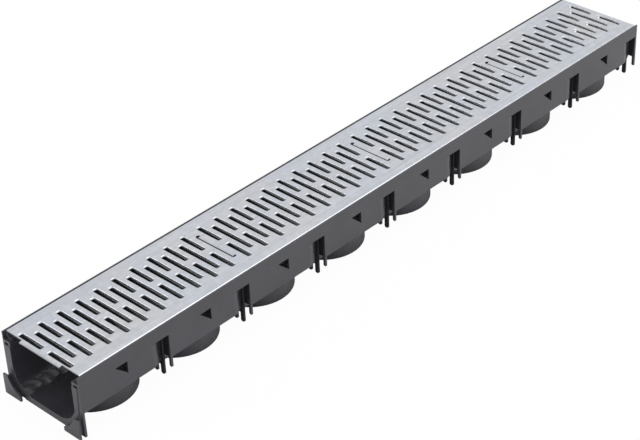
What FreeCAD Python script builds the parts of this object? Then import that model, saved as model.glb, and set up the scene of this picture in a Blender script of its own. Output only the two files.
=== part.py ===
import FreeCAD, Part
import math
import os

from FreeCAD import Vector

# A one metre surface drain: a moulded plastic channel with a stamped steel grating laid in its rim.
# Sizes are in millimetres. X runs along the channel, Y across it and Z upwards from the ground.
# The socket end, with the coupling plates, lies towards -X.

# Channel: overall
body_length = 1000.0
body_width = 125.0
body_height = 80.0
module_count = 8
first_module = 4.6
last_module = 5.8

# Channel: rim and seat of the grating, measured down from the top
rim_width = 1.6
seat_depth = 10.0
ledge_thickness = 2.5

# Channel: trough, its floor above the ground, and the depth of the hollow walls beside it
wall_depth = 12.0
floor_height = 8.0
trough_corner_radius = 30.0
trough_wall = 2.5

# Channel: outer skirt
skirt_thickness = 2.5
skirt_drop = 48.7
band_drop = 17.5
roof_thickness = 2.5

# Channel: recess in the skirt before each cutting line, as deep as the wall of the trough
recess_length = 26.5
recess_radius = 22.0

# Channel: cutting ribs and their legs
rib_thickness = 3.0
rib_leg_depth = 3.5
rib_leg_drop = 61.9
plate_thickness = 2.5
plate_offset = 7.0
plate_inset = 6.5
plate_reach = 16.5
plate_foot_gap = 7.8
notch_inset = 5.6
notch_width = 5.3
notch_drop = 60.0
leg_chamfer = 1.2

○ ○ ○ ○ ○

### What the exercise asks
What are the exact lines from the beginning of the material through the line containing "recess_radius = 22.0"? Write out those lines alone.

### Full response
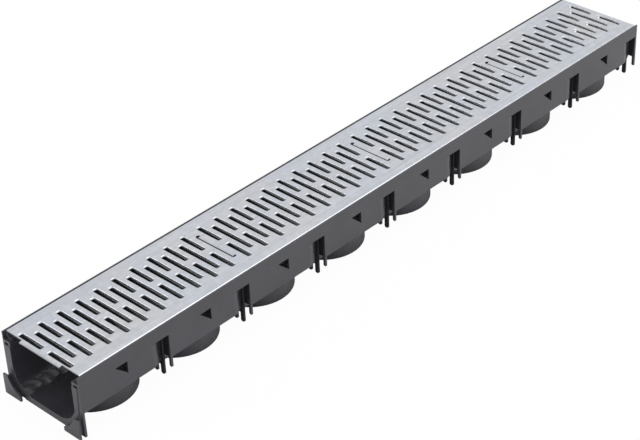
What FreeCAD Python script builds the parts of this object? Then import that model, saved as model.glb, and set up the scene of this picture in a Blender script of its own. Output only the two files.
=== part.py ===
import FreeCAD, Part
import math
import os

from FreeCAD import Vector

# A one metre surface drain: a moulded plastic channel with a stamped steel grating laid in its rim.
# Sizes are in millimetres. X runs along the channel, Y across it and Z upwards from the ground.
# The socket end, with the coupling plates, lies towards -X.

# Channel: overall
body_length = 1000.0
body_width = 125.0
body_height = 80.0
module_count = 8
first_module = 4.6
last_module = 5.8

# Channel: rim and seat of the grating, measured down from the top
rim_width = 1.6
seat_depth = 10.0
ledge_thickness = 2.5

# Channel: trough, its floor above the ground, and the depth of the hollow walls beside it
wall_depth = 12.0
floor_height = 8.0
trough_corner_radius = 30.0
trough_wall = 2.5

# Channel: outer skirt
skirt_thickness = 2.5
skirt_drop = 48.7
band_drop = 17.5
roof_thickness = 2.5

# Channel: recess in the skirt before each cutting line, as deep as the wall of the trough
recess_length = 26.5
recess_radius = 22.0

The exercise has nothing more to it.